Y, para completar el absurdo, los mismos que hoy denuncian a Israel por rescatar a sus rehenes fueron los que pedían a sus gobiernos intervenir para liberar a los activistas imprudentes de la llamada "Flotilla de la Libertad", que entraron voluntariamente en zona de guerra. Entonces exigían rescate y apoyo. Hoy, cuando se trata de civiles secuestrados, violados y torturados, piden contención.
Esa es la hipocresía que corroe los valores de Europa: una izquierda que ha perdido la brújula moral, que confunde causas con víctimas y convierte la ideología en excusa para el silencio ante el horror.
Luchar contra el terrorismo no es una opción política, es un deber ético. Y no hay equidistancia posible entre asesinos y asesinados. El rescate de los rehenes no es venganza: es dignidad. Es la afirmación de que cada vida cuenta y de que la barbarie no puede tener la última palabra. Quien calla ante el terror, o lo justifica, termina siendo parte de él.
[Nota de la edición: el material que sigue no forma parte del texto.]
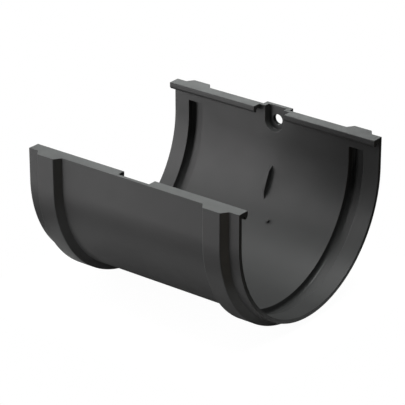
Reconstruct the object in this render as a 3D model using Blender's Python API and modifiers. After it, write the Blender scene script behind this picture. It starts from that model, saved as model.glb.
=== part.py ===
"""Union for half-round roof gutter, moulded in one piece.

The wall is a half circle with straight sides above it. Near each end a raised band with S-shaped flanks
runs round the outside, and the groove that takes a seal lies behind it on the inside. Each rim turns in to
a hooked lip, which is left out at mid-length, where the back wall has a screw pocket. A low fin on the
inside of the back wall stops the gutter ends, and a small round pip marks the moulding gate.

Metres, +Z up, X along the gutter, front at -Y. The origin lies at mid-length between the two walls, at the
height of the lowest points of the bands, on which the union stands.
"""
import math

import bmesh
import bpy
from mathutils import Matrix

MM = 0.001

# Channel wall
LENGTH = 154.0 * MM
OUTER_RADIUS = 70.0 * MM
WALL = 2.5 * MM
SIDE_HEIGHT = 20.0 * MM                  # straight side above the half circle
ARC_STEPS = 51                           # odd, so that a level facet lies lowest

# Raised bands, outside, one near each end
BAND_FROM_END = 16.25 * MM               # middle of the band to the end face
BAND_RISE = 4.4 * MM
BAND_CREST = 12.2 * MM                   # width of the crest, corner to corner
BAND_FLANK_ANGLE = math.radians(62.5)
BAND_CREST_RADIUS = 1.0 * MM
BAND_FOOT_RADIUS = 1.6 * MM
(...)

No se extrañen: todos van de la mano con Bildu y fueron capaces de ser cómplices para pisotear la igualdad ante la ley, al dar impunidad a corruptos, delincuentes y fugados a cambio de poder. Y la gente dejándose manipular por esta manada de impresentables. Solo les mueve el poder y la notoriedad; no les importan las mujeres, los niños, los ancianos, los palestinos... nada. Solo son medios para seguir rucando, sin brújula ética ni moral.